VideoAutoThink: Video Auto Reasoning via Thinking Once, Answering Twice
Abstract
Chain-of-thought (CoT) reasoning has emerged as a powerful tool for multimodal large language models in video understanding. However, its necessity and advantages over direct answering remain underexplored. In this paper, we first demonstrate that for RL-trained video models, direct answering often matches or even surpasses CoT performance, despite CoT producing step-by-step analyses at a higher compute cost. Motivated by this, we propose VideoAutoThink, a video understanding framework that adopts a ``reason-when-necessary'' strategy. During training, our approach follows a Thinking Once, Answering Twice paradigm: the model first generates an initial answer, then performs reasoning, and finally outputs a reviewed answer.
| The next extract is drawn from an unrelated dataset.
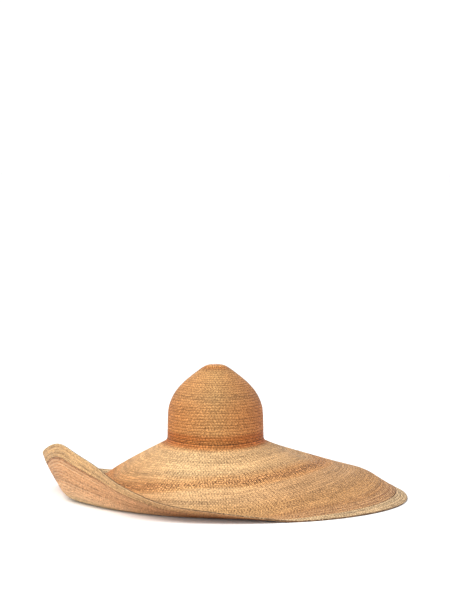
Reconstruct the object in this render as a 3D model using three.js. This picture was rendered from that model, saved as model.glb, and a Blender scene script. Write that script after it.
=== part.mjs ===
// Wide-brimmed sun hat of sewn straw braid, resting on a level surface.
// Millimetres, +Z up, +X to the right seen from the front, the front at -Y.
// The origin is the middle of the hat's box, on the surface that it rests on.
import * as THREE from 'three';

// Driving dimensions, worked out from an adult head of about 580 mm round.
const WALL = 2;                    // thickness of the sewn straw
const BAND_WALL = 3;               // thickness of the doubled braid at the rim
const BAND_WIDTH = 25;
const SEAM_GAP = 0.3;              // clearance between pieces that are sewn together
const JOINT_HALF_WIDTH = 92;       // outside of the crown where it meets the brim, left to right
const JOINT_HALF_DEPTH = 102;      // the same from front to back
const JOINT_HEIGHT = 107;          // top of the brim at the crown, over the surface
const JOINT_SADDLE = 5;            // how much lower the joint is at the front and back
const SADDLE_FADE = 40;            // height over the joint where the saddle has faded out
const FLOOR = 0;

// Facets.
const COLUMNS = 80;                // round the hat
const TIP_COLUMNS = 40;
const CROWN_ROWS = 11;
const BAND_ROWS = 3;
const BRIM_SHARES =              // rows of the brim, as shares of its width
  [0, 0.05, 0.13, 0.22, 0.32, 0.42, 0.51, 0.585, 0.645, 0.7, 0.75, 0.8, 0.85, 0.9, 0.95, 1];

// The brim, cut by upright planes through the crown's axis.
// azimuth: degrees from +X towards the back. joint to edge: how steeply the brim falls there,
// in degrees, at the share of its width that STATIONS gives, and a negative slope rises.
// width: along the straw, from the joint to the rim.
const STATIONS = [0, 1 / 6, 1 / 3, 1 / 2, 0.64, 0.77, 1];
const SECTION_COLUMNS =
  ['azimuth', 'joint', 'inner', 'middle', 'outer', 'turn', 'band', 'edge', 'width'];
const SECTIONS = [
  [0, 24, 24, 12, 12, 15, 34, 29, 293],
  [30, 27, 20, 21, 24, 20, 32, 25, 293],
  [60, 30, 23, 20, 20, 22, 24, 20, 293],
  [90, 29, 25, 22, 22, 20, 16, 12, 294],
  [120, 26, 25, 25, 27, 24, 1, -16, 297],
  [145, 25, 25, 28, 34, 15, -22, -39, 303],
  [165, 25, 26, 29, 39, 19, -43, -70, 316],
  [180, 26, 28, 34, 38, -9, -65, -90, 322.5],
  [195, 27, 31, 37, 35, -18, -83, -98, 331.5],
  [210, 28, 33, 38, 34, -16, -76, -96, 315.5],
  [225, 29, 34, 38, 38, -4, -62, -82, 303],
  [240, 30, 34, 37, 36, 6, -38, -54, 297],
  [255, 31, 33, 35, 33, 12, -18, -34, 293],
  [270, 31, 31, 32, 30, 12, -10, -26, 293],
  [285, 28, 29, 30, 27, 14, -2, -16, 293],
  [300, 24, 26, 26, 25, 20, 12, 2, 293],
  [330, 21, 18, 22, 22, 25, 24, 17, 293],
];
const STEPS_ACROSS = 72;           // steps that a section is summed in
const MOST_TURN = 0.6;             // radians that a section may turn to reach the surface
const HALVINGS = 40;

// The crown's outside, from the joint to the rim of its tip, and then the tip's, which is a
// low coil with a flat middle.
const OUTLINE_COLUMNS = ['height', 'halfWidth'];
const CROWN_OUTLINE = [
  [SEAM_GAP, 92], [10, 91.4], [30, 91], [55, 90], [70, 87], [85, 80.5],
  [97, 72.5], [110, 60.5], [122, 46.5], [133.5, 31.5], [139.2, 23],
];
const TIP_OUTLINE = [[142.4, 16], [144, 8], [144, 0]];

const STRAW = { color: 0xd9a56b, roughness: 0.85, metalness: 0 };
const EDGE_STRAW = { color: 0xd2a070, roughness: 0.85, metalness: 0 };

const radians = THREE.MathUtils.degToRad;

const named = (columns, rows) =>
  rows.map((row) => Object.fromEntries(columns.map((column, i) => [column, row[i]])));

const sections = named(SECTION_COLUMNS, SECTIONS);

// Value of a smooth curve that passes b at 0 and c at 1, between the neighbours a and d.
function smoothBetween(a, b, c, d, spans, share) {
  const startTangent = ((c - b + (b - a)) / (spans.before + spans.here)) * spans.here;
  const endTangent = ((d - c + (c - b)) / (spans.here + spans.after)) * spans.here;
  const s2 = share * share;
  const s3 = s2 * share;
  return (2 * s3 - 3 * s2 + 1) * b + (s3 - 2 * s2 + share) * startTangent
    + (3 * s2 - 2 * s3) * c + (s3 - s2) * endTangent;
}

// The table's row at any azimuth, blended from the four rows round it.
function tableRowAt(azimuth) {
  const count = sections.length;
  const at = (i) => {
    const turns = Math.floor(i / count);
    const row = sections[i - turns * count];
    return { ...row, azimuth: row.azimuth + 360 * turns };
  };
  const wrapped = THREE.MathUtils.euclideanModulo(azimuth, 360);
  const first = sections.findLastIndex((row) => row.azimuth <= wrapped);
  const [a, b, c, d] = [-1, 0, 1, 2].map((step) => at(first + step));
  const spans = {
    before: b.azimuth - a.azimuth, here: c.azimuth - b.azimuth, after: d.azimuth - c.azimuth,
  };
  const share = (wrapped - b.azimuth) / spans.here;
  const blended = SECTION_COLUMNS.map((column) =>
    [column, smoothBetween(a[column], b[column], c[column], d[column], spans, share)]);
  return Object.fromEntries(blended);
}

// Slope at a share of the width, straight between the stations.
function slopeAt(row, share) {
  const slopes = SECTION_COLUMNS.slice(1, 1 + STATIONS.length).map((column) => row[column]);
  const next = STATIONS.findIndex((station) => station > share);
  const part = (share - STATIONS[next - 1]) / (STATIONS[next] - STATIONS[next - 1]);
  return radians(THREE.MathUtils.lerp(slopes[next - 1], slopes[next], part));
}

const saddleAt = (azimuth) => -JOINT_SADDLE * Math.sin(azimuth) ** 2;

// The brim's underside at one azimuth: how far out and how high it is at each step across.
// The whole section turns about the joint until its lowest point is on the surface.
function brimSection(azimuth) {
  const row = tableRowAt(THREE.MathUtils.radToDeg(azimuth));
  const step = row.width / STEPS_ACROSS;
  const trace = (turn) => {
    const points = [{ out: 0, height: JOINT_HEIGHT - WALL + saddleAt(azimuth), slope: 0 }];
    for (let i = 0; i < STEPS_ACROSS; i += 1) {
      const slope = slopeAt(row, (i + 0.5) / STEPS_ACROSS) + turn;
      const last = points[i];
      points.push({
        out: last.out + step * Math.cos(slope),
        height: last.height - step * Math.sin(slope),
        slope,
      });
    }
    points[0].slope = points[1].slope;
    return points;
  };
  let [low, high] = [-MOST_TURN, MOST_TURN];
  for (let i = 0; i < HALVINGS; i += 1) {
    const middle = (low + high) / 2;
    const lowest = Math.min(...trace(middle).map((point) => point.height));
    if (lowest > FLOOR) low = middle;
    else high = middle;
  }
  return { points: trace((low + high) / 2), width: row.width, step };
}

// Point of the brim: across is the distance from the joint along the straw, over is the
// distance from the underside. Inside the joint the brim is level, where the crown stands.
function brimPoint(section, azimuth, across, over) {
  const share = Math.max(across, 0) / section.step;
  const index = Math.min(Math.floor(share), STEPS_ACROSS - 1);
  const [from, to] = [section.points[index], section.points[index + 1]];
  const part = share - index;
  const slope = across < 0 ? 0 : THREE.MathUtils.lerp(from.slope, to.slope, part);
  const out = Math.min(across, 0) + THREE.MathUtils.lerp(from.out, to.out, part)
    + over * Math.sin(slope);
  const height = THREE.MathUtils.lerp(from.height, to.height, part) + over * Math.cos(slope);
  return new THREE.Vector3(
    (JOINT_HALF_WIDTH + out) * Math.cos(azimuth),
    (JOINT_HALF_DEPTH + out) * Math.sin(azimuth),
    height,
  );
}

// Spins a closed outline of pairs about +Z, as a ring of facets, and puts the vertex of each
// pair at each azimuth where place says.
function spun(outline, columns, place) {
  const profile = outline.map(([first, second]) => new THREE.Vector2(first, second));
  const geometry = new THREE.LatheGeometry(profile, columns);
  const position = geometry.getAttribute('position');
  for (let i = 0; i < position.count; i += 1) {
    const column = Math.floor(i / outline.length) % columns;
    const azimuth = (column / columns) * 2 * Math.PI - Math.PI / 2;
    position.setXYZ(i, ...place(azimuth, ...outline[i % outline.length]));
  }
  geometry.computeVertexNormals();
  return geometry;
}

const straightSteps = (from, to, count) =>
  Array.from({ length: count + 1 }, (_, i) => THREE.MathUtils.lerp(from, to, i / count));

// A ring of the brim's straw, from low to high over the brim's underside. A row of it is a
// share of the ring's own width, so that the ring keeps to the brim where the brim is wider,
// or where negative a distance inside the joint.
function brimRing(rows, innerEdge, outerEdge, low, high) {
  const sectionsByAzimuth = new Map();
  const place = (azimuth, row, over) => {
    if (!sectionsByAzimuth.has(azimuth)) sectionsByAzimuth.set(azimuth, brimSection(azimuth));
    const section = sectionsByAzimuth.get(azimuth);
    const across = row < 0 ? row
      : THREE.MathUtils.lerp(innerEdge(section), outerEdge(section), row);
    return brimPoint(section, azimuth, across, over);
  };
  const under = rows.map((row) => [row, low]);
  const top = rows.map((row) => [row, high]).reverse();
  return spun([...under, ...top, under[0]], COLUMNS, place);
}

function brim() {
  return brimRing([-WALL, ...BRIM_SHARES], () => 0,
    (section) => section.width - BAND_WIDTH - SEAM_GAP, 0, WALL);
}

function edgeBand() {
  const extra = (BAND_WALL - WALL) / 2;
  return brimRing(straightSteps(0, 1, BAND_ROWS), (section) => section.width - BAND_WIDTH,
    (section) => section.width, -extra, WALL + extra);
}

// Oval place of a crown point, with the saddle of the joint fading out up the wall.
function crownPoint(azimuth, radius, height) {
  const fade = Math.max(1 - height / SADDLE_FADE, 0);
  return new THREE.Vector3(
    radius * Math.cos(azimuth),
    radius * Math.sin(azimuth) * (JOINT_HALF_DEPTH / JOINT_HALF_WIDTH),
    JOINT_HEIGHT + height + saddleAt(azimuth) * fade,
  );
}

// The outline moved inwards by the wall's thickness, square to the outline, with the foot
// cut level and the middle of the tip left flat.
function insideOf(outline) {
  const top = outline[outline.length - 1][1];
  return outline.map(([radius, height], i) => {
    if (i === 0) return [radius - WALL, height];
    const before = outline[i - 1];
    const after = outline[Math.min(i + 1, outline.length - 1)];
    const along = new THREE.Vector2(after[0] - before[0], after[1] - before[1]).normalize();
    return [radius - WALL * along.y, Math.min(height + WALL * along.x, top - WALL)];
  });
}

const outlineOf = (rows) =>
  named(OUTLINE_COLUMNS, rows).map(({ height, halfWidth }) => [halfWidth, height]);

// The whole dome, outside and inside, with the tip's rim at row CROWN_ROWS of both.
function domeOutlines() {
  const knots = outlineOf(CROWN_OUTLINE).map(([x, y]) => new THREE.Vector2(x, y));
  const wall = new THREE.SplineCurve(knots).getSpacedPoints(CROWN_ROWS);
  const outside = [...wall.map((point) => [point.x, point.y]), ...outlineOf(TIP_OUTLINE)];
  return { outside, inside: insideOf(outside) };
}

function crown() {
  const { outside, inside } = domeOutlines();
  const outer = outside.slice(0, CROWN_ROWS + 1);
  const inner = inside.slice(0, CROWN_ROWS + 1).reverse();
  return spun([...outer, ...inner, outer[0]], COLUMNS, crownPoint);
}

// The tip starts a seam's clearance further up the dome than the crown ends.
function crownTip() {
  const { outside, inside } = domeOutlines();
  const [outer, inner] = [outside, inside].map((outline) => {
    const [rim, next, ...rest] = outline.slice(CROWN_ROWS);
    const share = SEAM_GAP / Math.hypot(next[0] - rim[0], next[1] - rim[1]);
    const start = rim.map((value, i) => THREE.MathUtils.lerp(value, next[i], share));
    return [start, next, ...rest];
  });
  return spun([...inner.reverse(), ...outer], TIP_COLUMNS, crownPoint);
}

const hat = new THREE.Group();

function add(name, geometry, finish) {
  const mesh = new THREE.Mesh(geometry, new THREE.MeshStandardMaterial(finish));
  mesh.name = name;
  hat.add(mesh);
}

add('crown_tip', crownTip(), STRAW);
add('crown', crown(), STRAW);
add('brim', brim(), STRAW);
add('brim_edge_band', edgeBand(), EDGE_STRAW);

const box = new THREE.Box3().setFromObject(hat);
const centre = box.getCenter(new THREE.Vector3());
hat.position.set(-centre.x, -centre.y, -box.min.z);

export default hat;
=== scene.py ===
"""A wide-brimmed sun hat of sewn straw braid, resting on a pale floor.

Metres, +Z up, +X to the right seen from the front, the front at -Y. The braid is sewn in rows,
from a coil on top of the crown out to the rim, and each piece of the hat is a stretch of it.
"""

import logging
import math
from dataclasses import dataclass, field
from enum import Enum
from typing import NamedTuple

import bmesh
import bpy
import numpy as np
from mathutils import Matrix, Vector


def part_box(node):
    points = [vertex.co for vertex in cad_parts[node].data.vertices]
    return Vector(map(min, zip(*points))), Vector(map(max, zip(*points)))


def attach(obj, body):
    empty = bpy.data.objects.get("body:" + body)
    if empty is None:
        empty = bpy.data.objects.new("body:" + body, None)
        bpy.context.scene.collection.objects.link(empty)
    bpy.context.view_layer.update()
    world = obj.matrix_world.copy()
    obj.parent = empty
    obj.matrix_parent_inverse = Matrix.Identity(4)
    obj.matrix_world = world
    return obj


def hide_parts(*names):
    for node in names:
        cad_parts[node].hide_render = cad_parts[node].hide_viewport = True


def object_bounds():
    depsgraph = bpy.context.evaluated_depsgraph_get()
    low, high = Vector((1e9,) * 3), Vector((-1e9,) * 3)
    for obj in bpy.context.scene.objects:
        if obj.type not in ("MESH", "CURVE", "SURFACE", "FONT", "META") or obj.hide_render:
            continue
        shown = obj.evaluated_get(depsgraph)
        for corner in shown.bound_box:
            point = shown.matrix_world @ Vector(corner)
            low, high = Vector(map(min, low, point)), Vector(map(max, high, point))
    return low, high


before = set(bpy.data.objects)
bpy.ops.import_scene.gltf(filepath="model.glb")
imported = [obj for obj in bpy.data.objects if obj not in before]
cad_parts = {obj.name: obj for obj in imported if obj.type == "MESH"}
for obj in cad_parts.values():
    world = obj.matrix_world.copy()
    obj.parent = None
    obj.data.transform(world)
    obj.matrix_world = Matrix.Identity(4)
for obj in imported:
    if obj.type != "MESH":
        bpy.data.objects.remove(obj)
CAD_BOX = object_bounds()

log = logging.getLogger("sun_hat")

MM = 0.001
FULL_TURN = 2 * math.pi

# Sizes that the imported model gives.
CROWN_LOW, CROWN_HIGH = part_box("crown")
BRIM_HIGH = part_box("brim")[1]
AXIS_X = (CROWN_LOW.x + CROWN_HIGH.x) / 2
AXIS_Y = (CROWN_LOW.y + CROWN_HIGH.y) / 2
JOINT_HALF_WIDTH = (CROWN_HIGH.x - CROWN_LOW.x) / 2
JOINT_HALF_DEPTH = (CROWN_HIGH.y - CROWN_LOW.y) / 2
JOINT_TOP = BRIM_HIGH.z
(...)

Both answers are supervised with verifiable rewards. During inference, the model uses the confidence score of the initial answer to determine whether to proceed with reasoning. Across video QA and grounding benchmarks, VideoAutoThink achieves state-of-the-art accuracy with significantly improved efficiency, reducing the average response length by ~3.3x, e.g., from 144 to just 44 tokens. Moreover, we observe low activation of thinking on perception-oriented tasks, but higher activation on reasoning-intensive tasks. This suggests that explicit language-based reasoning is generally beneficial but not always necessary.